Databricks Container Services lets you specify a Docker image when you create a cluster. You need to enable Container Services in Admin Console / Advanced page in the user interface. By enabling this feature, you acknowledge and agree that your usage of this feature is subject to the applicable additional terms. You can instruct the instance pool to pre-download the Docker image onto the instances so when node is acquired for a cluster that requires a custom Docker image the setup process will be faster.

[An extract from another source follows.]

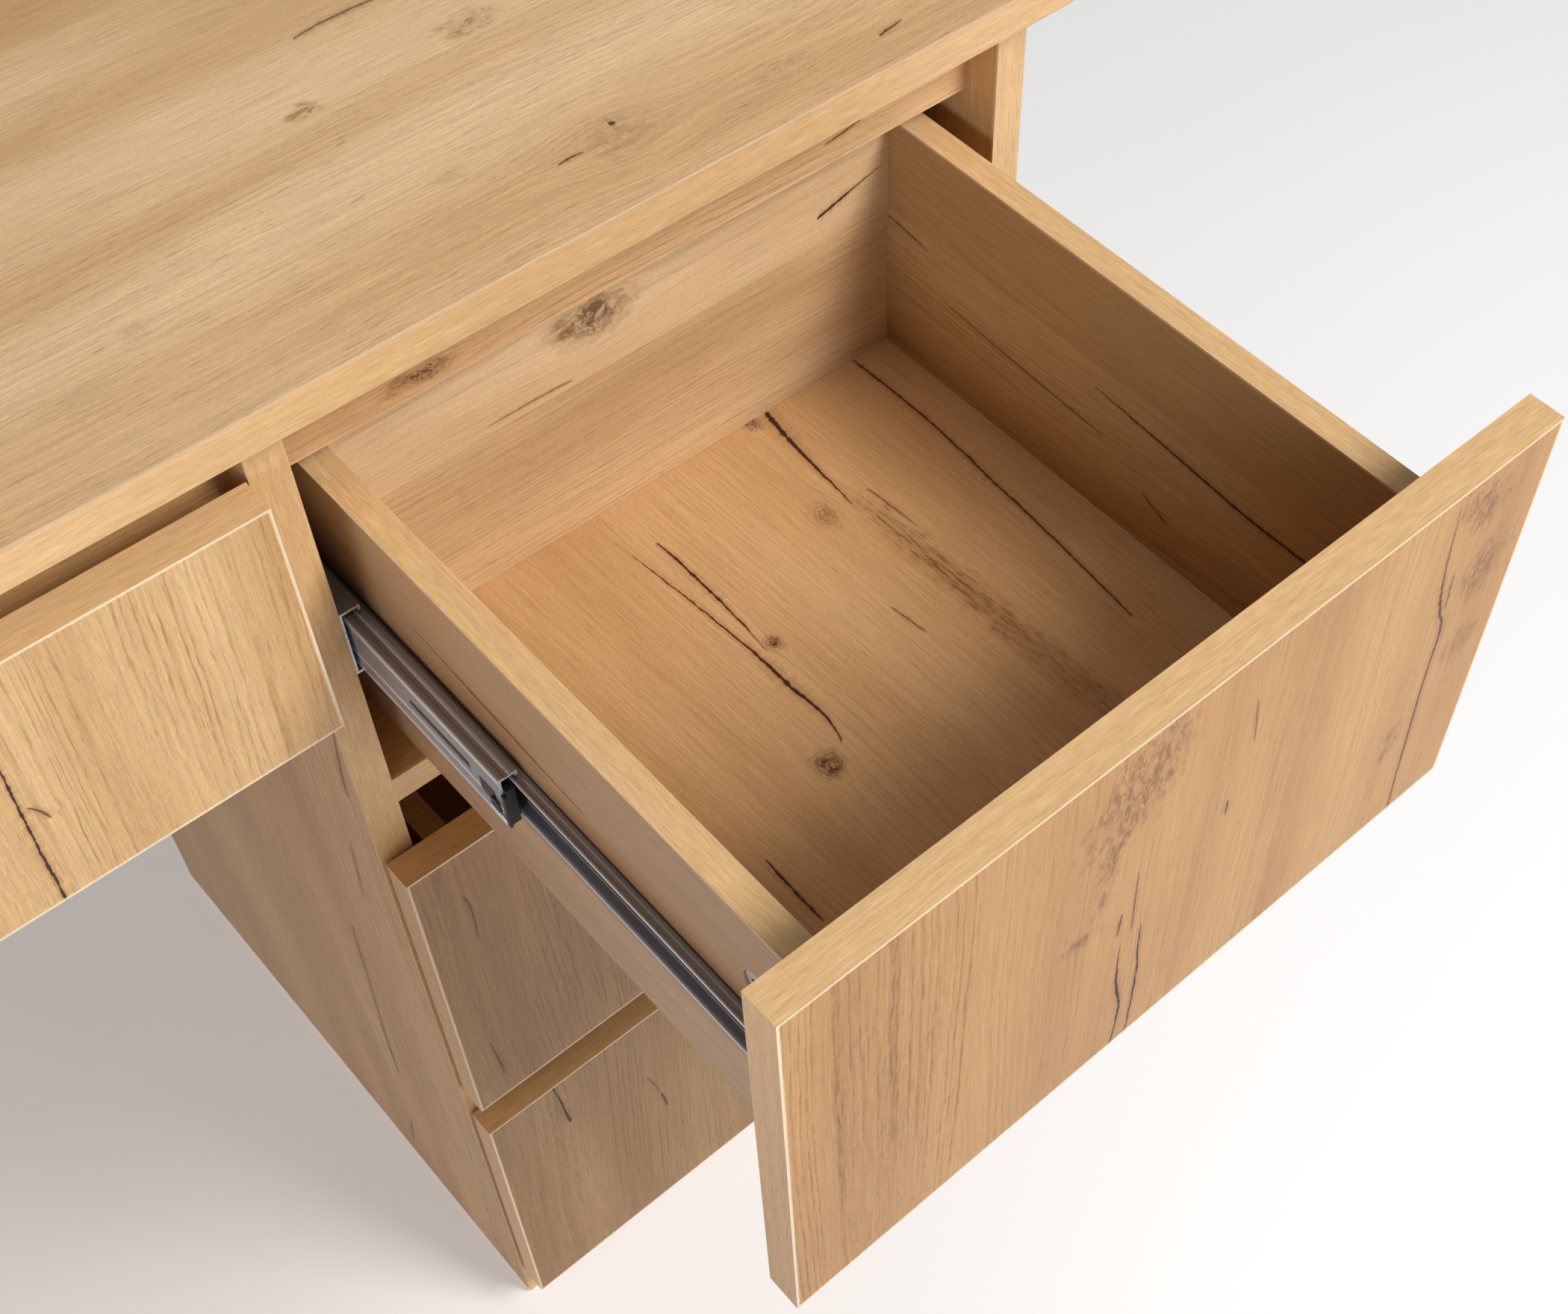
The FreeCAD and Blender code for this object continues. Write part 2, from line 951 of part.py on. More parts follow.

preloaded_docker_image configuration block has the following attributes:

  • url - URL for the Docker image
  • basic_auth - (Optional) basic_auth.username and basic_auth.password for Docker repository. Docker registry credentials are encrypted when they are stored in Databricks internal storage and when they are passed to a registry upon fetching Docker images at cluster launch. However, other authenticated and authorized API users of this workspace can access the username and password.

Example usage with azurerm_container_registry and docker_registry_image, that you can adapt to your specific use-case:

resource "docker_registry_image" "this" {
  name = "${azurerm_container_registry.this.login_server}/sample:latest"
  build {
    # ...
  }
}

resource "databricks_instance_pool" "this" {
  # ...
  preloaded_docker_image {
    url = docker_registry_image.this.name
    basic_auth {
      username = azurerm_container_registry.this.admin_username
      password = azurerm_container_registry.this.admin_password
    }
  }
}

Attribute Reference

In addition to all arguments above, the following attributes are exported:

  • id - Canonical unique identifier for the instance pool.

Access Control

Import

The resource instance pool can be imported using it's id:

terraform import databricks_instance_pool.this <instance-pool-id>